**Amendment following question correction**

Two informative things in the MAX1771 spec: -

If you know the inductance (150uH) and you know the maximum on time (12us) and you know the minimum switch off time (2.8us) you can take a stab at calculating how much power you can transfer.

In 20usec, how much energy can you put into the inductor? In 20us + 2.8us you can assume that energy may be transferred pretty much totally (near, better than 90% I'd say). The cycle repeats every 22.8us i.e. 43,860 times a second.

What are the joules per second - this can be calculated now.

OK in 20us the inductor current will rise to V dt/L because V= L di/dt. Plug the numbers in and I get I to be 12V x 20us / 150uH = 1.6A.

What is the energy? It's 0.5 x L x I^2 = 192uJ. But this happens 43,860 times a second therefore the power is 8.42W.

Your circuit cannot deliver a power greater than 8.42W and if I took losses and only 90% energy transfer it looks more like 7.5W.

You want 300V across 9kohm and that is an output power of 10W - you don't just want an inductor that doesn't saturate you want a lower value inductor. Why? A lower value inductor will attain a higher current and it's current squared that gives you the energy to push to the output.
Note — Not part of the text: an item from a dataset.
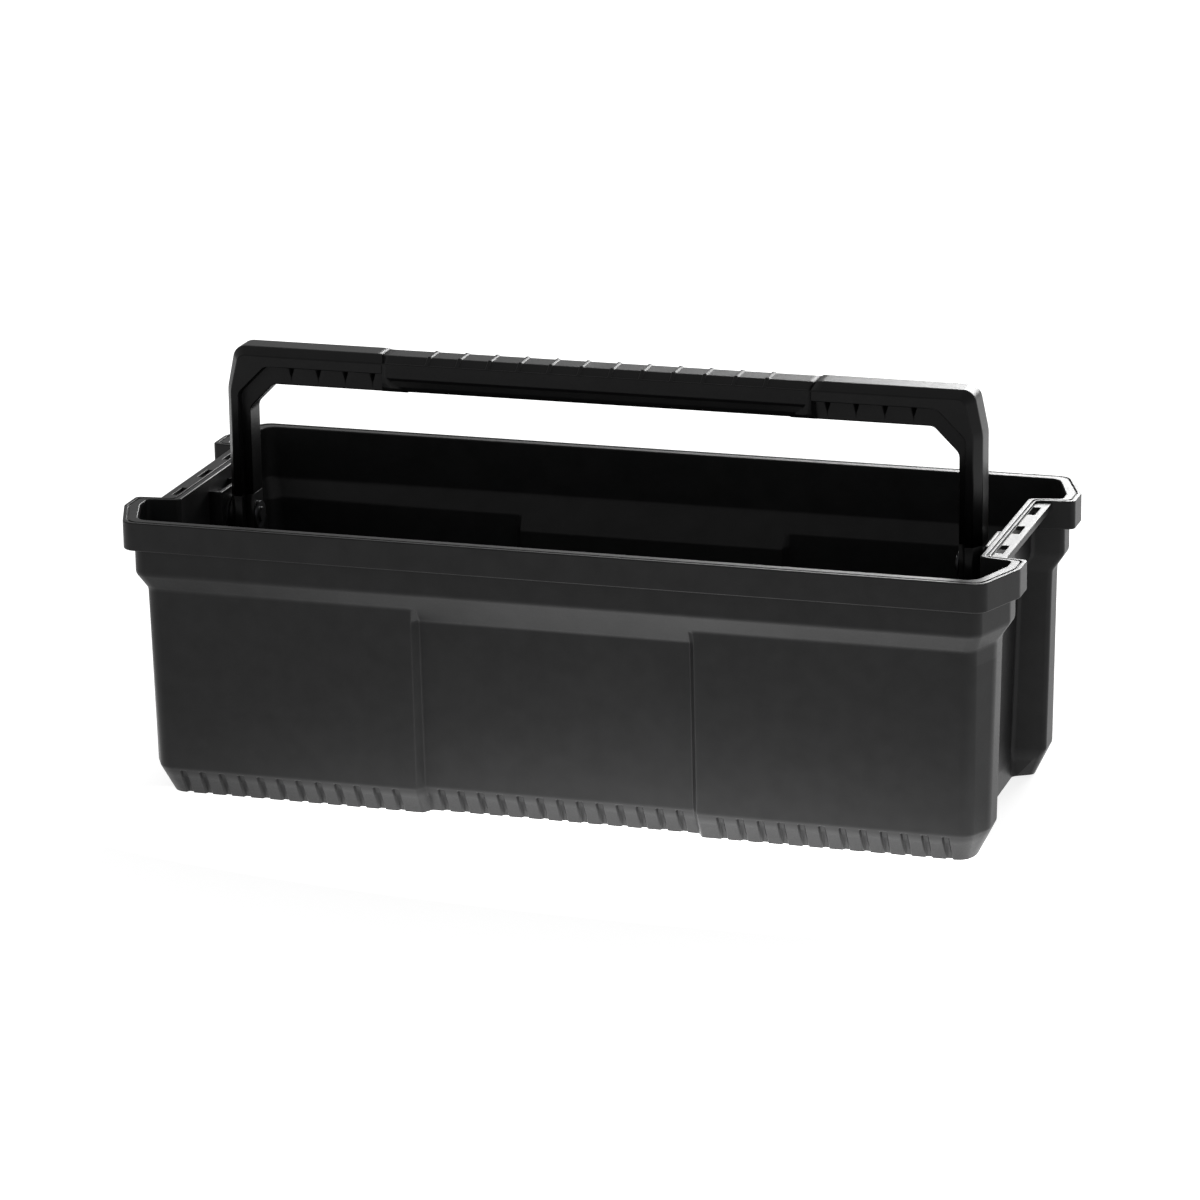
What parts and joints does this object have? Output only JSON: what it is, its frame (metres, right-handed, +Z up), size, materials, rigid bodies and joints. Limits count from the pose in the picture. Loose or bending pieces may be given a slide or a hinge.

100uH - current peaks at 2.4A and energy in one cycle is 288uJ. Power is therefore up to 12.6W.

**This would be my recommendation** - try 100uH and if it's still a little bit light on power (due to inefficiences) try a better FET with less-than the present 0.7ohm on resistance. Bear in mind it's really tricky to estimate how much energy stored in the inductor can be thrown across to the output so the inductor may indeed have to be lower that 100uH and I feel you are starting push the chip to its limitations and you may need to reconsider a chip upgrade.

## Best Answer

Two inductors in series would still saturate at 10A and also you'd have twice the inductance. Two inductors in parallel would share the current reasonably well but now the net inductance has halved because they are in parallel.

This would mean you choose inductors that are twice the inductance and this has a net benefit because, for a given ferrite size/mass, getting twice the inductance only needs 1.414 (sq root of 2) times the number of turns and flux saturation is driven by amperes x turns.

So you started with 1 x 10uH inductor saturating at 10A and you end up with two parallel inductors of 14.14uH each saturating at 7.07A but because they are in parallel the net saturation current is 14.14 amps.

Small print: Assumes that the two inductors are well-matched i.e. reasonably share the load current and that they don't leak enough flux to each other to make calculations more complicated.